Amra : le show sécuritaire de Darmanin

Transféré en hélicoptère à Vendin-le-Vieil, Mohamed Amra, narco évadé devenu l’homme le plus surveillé de France, inaugure malgré lui le nouveau quartier ultra-sécurisé de la prison. Une vitrine carcérale pilotée par Darmanin, entre démonstration de force et opération de communication.

 

Mohamed Amra, alias « La Mouche », figure du narcobanditisme français, échappé en mai dans une embuscade digne d’un polar mexicain, est désormais sous cloche.

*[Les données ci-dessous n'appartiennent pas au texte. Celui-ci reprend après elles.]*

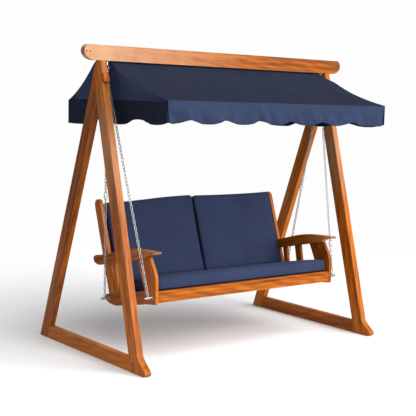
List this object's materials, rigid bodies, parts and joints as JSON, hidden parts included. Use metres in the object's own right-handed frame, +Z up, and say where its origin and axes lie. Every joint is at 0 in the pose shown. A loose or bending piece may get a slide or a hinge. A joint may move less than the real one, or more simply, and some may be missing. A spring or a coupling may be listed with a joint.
{
  "type": "canopy swing bench",
  "caption": "Garden sofa swing hung on chains from a timber A-frame stand with a ridge beam and a scalloped fabric canopy, with loose seat and back cushions.",
  "frame": {"origin": "on the ground, at the middle of the bench's bounding box", "axes": "+X along the ridge beam, -Y out of the front of the seat, +Z up"},
  "size_m": [2.207, 1.2947, 1.955],
  "materials": {
    "teak": "oiled golden brown hardwood, satin",
    "canopy_canvas": "woven navy polyester canvas, matt",
    "cushion_canvas": "woven navy canvas covers, matt",
    "zinc_steel": "bright zinc plated"
  },
  "bodies": {
    "frame": {"base_rail_left": "teak", "base_rail_right": "teak", "canopy_batten": "teak", "canopy_eave_bar_front": "teak", "canopy_eave_bar_rear": "teak", "canopy_gable_left": "canopy_canvas", "canopy_gable_right": "canopy_canvas", "canopy_rafter_front_left": "teak", "canopy_rafter_front_right": "teak", "canopy_rafter_rear_left": "teak", "canopy_rafter_rear_right": "teak", "canopy_roof_front": "canopy_canvas", "canopy_roof_rear": "canopy_canvas", "canopy_valance_front": "canopy_canvas", "canopy_valance_rear": "canopy_canvas", "cap_block_left": "teak", "cap_block_right": "teak", "hanging_eye_left": "zinc_steel", "hanging_eye_right": "zinc_steel", "leg_front_left": "teak", "leg_front_right": "teak", "leg_rear_left": "teak", "leg_rear_right": "teak", "ridge_beam": "teak"},
    "swing": {"arm_left": "teak", "arm_right": "teak", "arm_slat_mid_left": "teak", "arm_slat_mid_right": "teak", "arm_slat_rear_left": "teak", "arm_slat_rear_right": "teak", "back_cushion_left": "cushion_canvas", "back_cushion_right": "cushion_canvas", "back_post_left": "teak", "back_post_right": "teak", "back_slat_1": "teak", "back_slat_2": "teak", "back_slat_3": "teak", "back_slat_4": "teak", "chain_bolt_front_left": "zinc_steel", "chain_bolt_front_right": "zinc_steel", "chain_bolt_rear_left": "zinc_steel", "chain_bolt_rear_right": "zinc_steel", "chain_front_left": "zinc_steel", "chain_front_right": "zinc_steel", "chain_rear_left": "zinc_steel", "chain_rear_right": "zinc_steel", "front_post_left": "teak", "front_post_right": "teak", "hang_ring_left": "zinc_steel", "hang_ring_right": "zinc_steel", "seat_cushion": "cushion_canvas", "seat_front_rail": "teak", "seat_rear_rail": "teak", "seat_side_rail_left": "teak", "seat_side_rail_right": "teak", "seat_slat_1": "teak", "seat_slat_2": "teak", "seat_slat_3": "teak", "seat_slat_4": "teak"}
  },
  "joints": [
    {"name": "seat_swing", "type": "hinge", "parent": "frame", "child": "swing", "pos_m": [0, -0.0425, 1.809], "axis": [1, 0, 0], "range_deg": [-20, 20]}
  ]
}
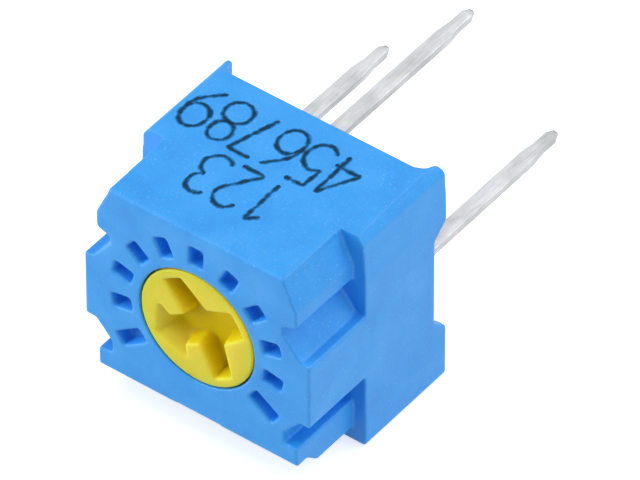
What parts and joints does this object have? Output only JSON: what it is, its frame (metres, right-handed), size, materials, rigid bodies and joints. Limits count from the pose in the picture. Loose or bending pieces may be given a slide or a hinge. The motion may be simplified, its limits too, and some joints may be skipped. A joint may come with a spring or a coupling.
{
  "type": "trimmer potentiometer",
  "caption": "Small square trimmer potentiometer: a screwdriver-set rotor with an arrow and a sunk dial in front, flat board pins and corner standoffs behind.",
  "frame": {"origin": "on the board seat, the plane of the four standoff tips, at the middle of the width and at the level of the base side; this is also the bottom centre of the bounding box", "axes": "+Y from the rotor's face through the body towards the pin tips, square to the board; +Z from the base side up to the side that carries the print; +X to the right, seen from the rotor's side"},
  "size_m": [0.0066, 0.0108, 0.0068],
  "materials": {
    "blue_plastic": "moulded, satin",
    "yellow_plastic": "moulded, satin",
    "seal_rubber": "matt silicone",
    "spring_metal": "plated spring strip",
    "alumina": "fired, matt",
    "cermet": "fired film, matt",
    "silver_film": "fired metal film",
    "contact_metal": "bright",
    "tinned_metal": "tin-plated copper alloy, satin",
    "solder": "solidified, bright",
    "sealing_resin": "cured epoxy, glossy"
  },
  "bodies": {
    "casing": {"housing": "blue_plastic", "substrate": "alumina", "resistive_track": "cermet", "end_pad_left": "silver_film", "end_pad_right": "silver_film", "collector_button": "contact_metal", "terminal_1": "tinned_metal", "terminal_2": "tinned_metal", "terminal_3": "tinned_metal", "solder_1": "solder", "solder_2": "solder", "solder_3": "solder", "back_seal": "sealing_resin"},
    "rotor": {"rotor": "yellow_plastic", "o_ring": "seal_rubber", "wiper": "spring_metal"}
  },
  "joints": [
    {"name": "rotor_turn", "type": "hinge", "parent": "casing", "child": "rotor", "pos_m": [0, -0.00541, 0.00363], "axis": [0, 1, 0], "range_deg": [-8, 252]}
  ]
}
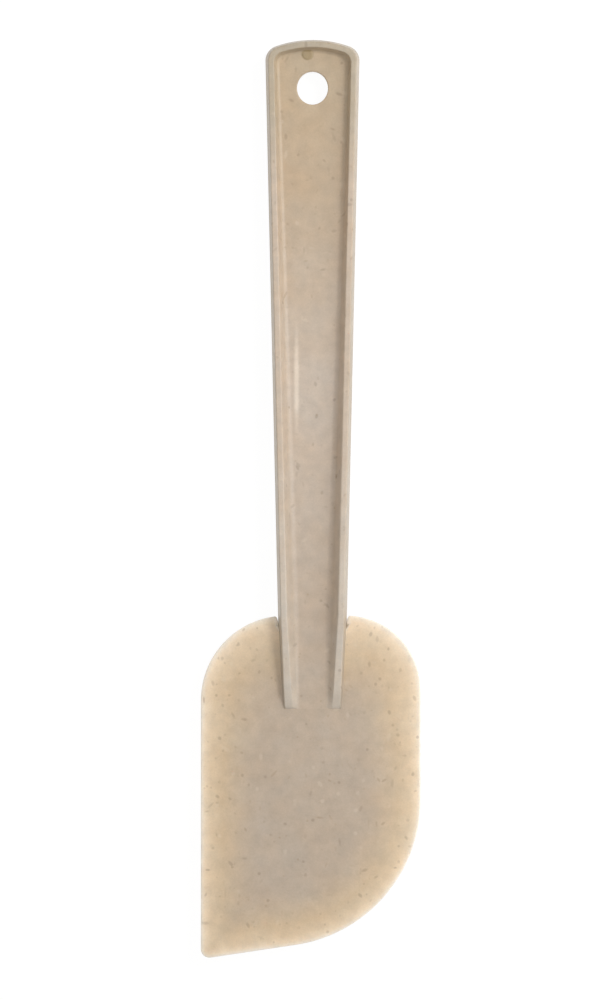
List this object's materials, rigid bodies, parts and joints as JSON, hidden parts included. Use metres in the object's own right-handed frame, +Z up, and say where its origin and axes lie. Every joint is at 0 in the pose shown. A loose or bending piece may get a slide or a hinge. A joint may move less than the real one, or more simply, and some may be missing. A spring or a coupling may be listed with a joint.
{
  "type": "bowl scraper",
  "caption": "Hand-held bowl scraper: a stiff ribbed handle with a hanging hole, and a thin flexible blade with one square and one rounded corner.",
  "frame": {"origin": "centre of the tool's length and of the blade's width, at the height of the surface that the tool lies on", "axes": "+Y towards the hanging end of the handle, +X to the right of the pictured face, +Z up out of that face; the tool lies on the straight edges of its back rims"},
  "size_m": [0.0622, 0.26, 0.0118],
  "materials": {
    "handle_plastic": "warm beige fibre-filled plastic, moulded, satin, with sparse dark plant-fibre flecks",
    "blade_plastic": "the same beige flecked plastic in a flexible grade, moulded, satin, letting light through at its thin edge"
  },
  "bodies": {
    "root": {"handle": "handle_plastic", "blade": "blade_plastic"}
  },
  "joints": []
}
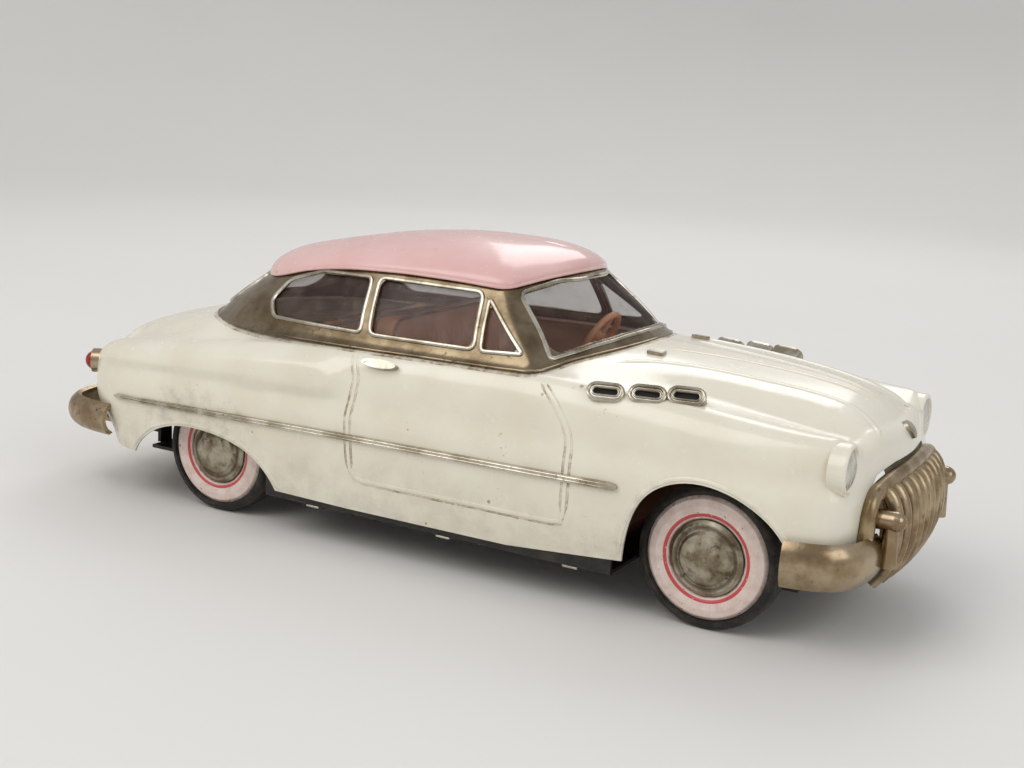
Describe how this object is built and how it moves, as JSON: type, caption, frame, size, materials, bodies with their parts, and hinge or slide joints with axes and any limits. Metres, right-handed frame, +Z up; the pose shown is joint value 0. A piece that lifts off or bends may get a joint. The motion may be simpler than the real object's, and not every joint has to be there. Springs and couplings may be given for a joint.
{
  "type": "tinplate toy sedan",
  "caption": "Small pressed-tin toy of a rounded two-door sedan with a separate roof and plated window frame, rolling freely on two axles.",
  "frame": {"origin": "on the ground under the middle of the overall length, on the centre plane", "axes": "+X towards the front of the car, +Y to the car's left, +Z up"},
  "size_m": [0.2076, 0.0774, 0.069],
  "materials": {
    "cream_paint": "gloss, aged",
    "pink_paint": "gloss, aged",
    "white_paint": "gloss",
    "black_tin": "satin",
    "plated_frame": "tarnished plate",
    "plating": "tarnished plate",
    "clear_sheet": "clear, dusty",
    "amber_plastic": "gloss",
    "peach_plastic": "gloss",
    "motor_steel": "plain",
    "axle_steel": "plain",
    "rubber": "matte",
    "lamp_silver": "gloss",
    "red_plastic": "gloss"
  },
  "bodies": {
    "toy_body": {"body_shell": "cream_paint", "roof_panel": "pink_paint", "window_frame": "plated_frame", "windscreen": "clear_sheet", "rear_window": "clear_sheet", "side_windows_left": "clear_sheet", "side_windows_right": "clear_sheet", "base_plate": "black_tin", "cabin_floor": "amber_plastic", "front_seat": "amber_plastic", "rear_seat": "amber_plastic", "dashboard": "amber_plastic", "steering_wheel": "peach_plastic", "steering_column": "peach_plastic", "motor_block": "motor_steel", "front_bumper": "plating", "grille": "plating", "bumper_guards": "plating", "rear_bumper": "plating", "side_trims": "plating", "door_handles": "plating", "vent_ports": "plating", "hood_badge": "plating", "cowl_clips": "plating", "headlamp_rims": "cream_paint", "headlamp_lenses": "lamp_silver", "tail_lamp_rims": "plating", "tail_lamp_lenses": "red_plastic", "number_plate": "white_paint"},
    "front_wheels": {"front_axle": "axle_steel", "front_tyre_left": "rubber", "front_tyre_right": "rubber", "front_wheel_discs": "white_paint", "front_hub_caps": "plating"},
    "rear_wheels": {"rear_axle": "axle_steel", "rear_tyre_left": "rubber", "rear_tyre_right": "rubber", "rear_wheel_discs": "white_paint", "rear_hub_caps": "plating"}
  },
  "joints": [
    {"name": "front_axle_turn", "type": "hinge", "parent": "toy_body", "child": "front_wheels", "pos_m": [0.06874, 0, 0.0146], "axis": [0, 1, 0], "continuous": true},
    {"name": "rear_axle_turn", "type": "hinge", "parent": "toy_body", "child": "rear_wheels", "pos_m": [-0.05326, 0, 0.0146], "axis": [0, 1, 0], "continuous": true}
  ]
}
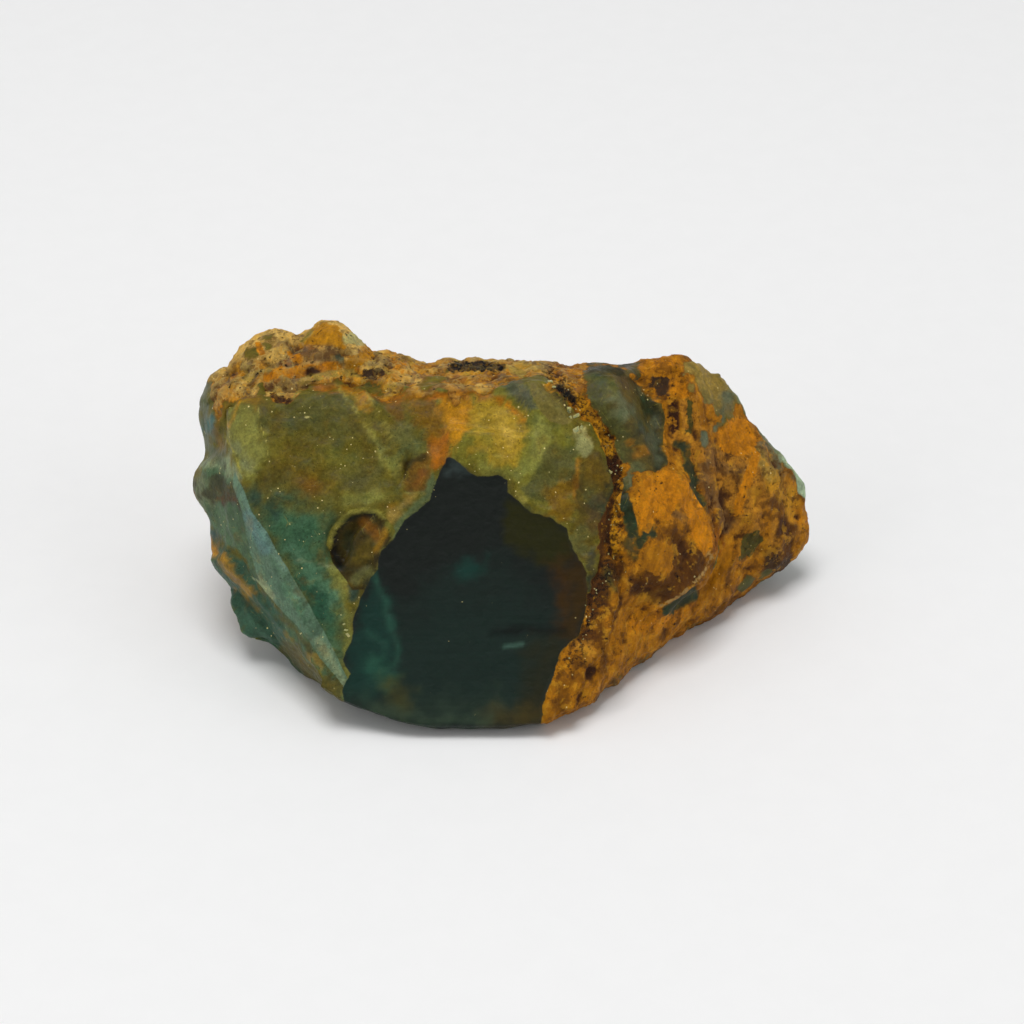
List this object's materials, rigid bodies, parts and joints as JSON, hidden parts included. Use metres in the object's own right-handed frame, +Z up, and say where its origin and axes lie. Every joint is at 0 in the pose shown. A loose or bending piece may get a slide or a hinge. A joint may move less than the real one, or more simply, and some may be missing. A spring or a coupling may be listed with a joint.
{
  "type": "raw fluorite stone",
  "caption": "Rough, hand-sized piece of weathered fluorite: one tapered stone with a flat resting face, a bare dark window in its rind and a rusty crust.",
  "frame": {"origin": "middle of the stone's outline seen from above, on the plane that it rests on", "axes": "+X along the stone to its tapered tail, +Y from the broken front face to the back, +Z up"},
  "size_m": [0.0628, 0.0388, 0.0292],
  "materials": {
    "stone": "semi-matt dark teal, olive and ochre fluorite, with a smoother dark window and a rough rusty crust"
  },
  "bodies": {
    "root": {"fluorite_stone": "stone"}
  },
  "joints": []
}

Ce jeudi, escorté par une noria de CRS, il a été déposé manu militari à bord d’un hélicoptère dans la prison ultra-sécurisée de Vendin-le-Vieil (Pas-de-Calais), dernier joujou carcéral du ministère de la Justice. Une prison vitrine, un quartier d’exception : pour Amra, c’est haute sécurité, haute symbolique et haute promo pour Gérald Darmanin.

 

Le ministre s’est empressé de tweeter l’atterrissage, comme un patron de multinationale annonçant le lancement d’un produit phare. Ce n’est pas un détenu, c’est un message. Ce n’est pas une incarcération, c’est une démonstration. Celle d’un État qui muscle sa communication autant que ses prisons.

 

Vendin-le-Vieil, surnommée à présent la « Guantanamo des narcos », a ouvert en fanfare un tout nouveau quartier pour 100 détenus sélectionnés comme les plus « toxiques » du pays. Une trentaine y est déjà entrée. Parmi eux : Amra, bien sûr, considéré comme l’un des plus dangereux après l’évasion meurtrière qui a coûté la vie à deux agents en mai. Son transfert depuis Condé-sur-Sarthe, autre forteresse pénitentiaire, s’est fait à grand renfort d’escortes, de blindés, d’encagoulés et d’hélices. Et le tweet ministériel en guise de fanfare.

 

« Ce sera particulier », a commenté prudemment David Lacroix, secrétaire local FO Justice. Autrement dit : on serre les dents. Car derrière les murs renforcés, les quartiers d’isolement et les portiques dernier cri, ce sont des hommes qui feront tourner la machine. Et le précédent de l’évasion d’Amra rappelle qu’un fourgon blindé ne pèse rien face à une kalach et un inside job bien huilé.

 

L’inspiration de ce modèle ? L’Italie et sa lutte contre la mafia, avec ses régimes spéciaux type 41-bis : isolement total, contacts humains réduits à peau de chagrin, surveillance vidéo continue, fouilles systématiques, activités limitées et parloirs sous surveillance renforcée. Le Conseil constitutionnel, mi-juin, a validé la légalité de ce modèle d’exception, à condition que les détenus aient encore des « liens actifs » avec le crime organisé. Autrement dit : présumé dangereux = enfermé comme dangereux.

 

Mais cette doctrine du « narco à part » ne fait pas l’unanimité. Des voix s’élèvent, discrètes mais tenaces, pour rappeler que si ces détenus sont bel et bien redoutables, les logiques d’exception sapent en silence les principes d’universalité du droit pénal. Une prison modèle n’est pas une prison d’exception. Ou du moins, elle ne devrait pas l’être.

 

En attendant, Gérald Darmanin a son trophée. Le pion central de l’évasion la plus sanglante de ces dernières années est sous cloche. La sécurité a un visage, la rigueur une géographie : Vendin-le-Vieil. Une prison où chaque transfert est une opération militaire, chaque arrivée une scène de communication. Et chaque prisonnier de marque, un argument de campagne.

 

La prochaine fois, peut-être, on ajoutera un tapis rouge et une conférence de presse.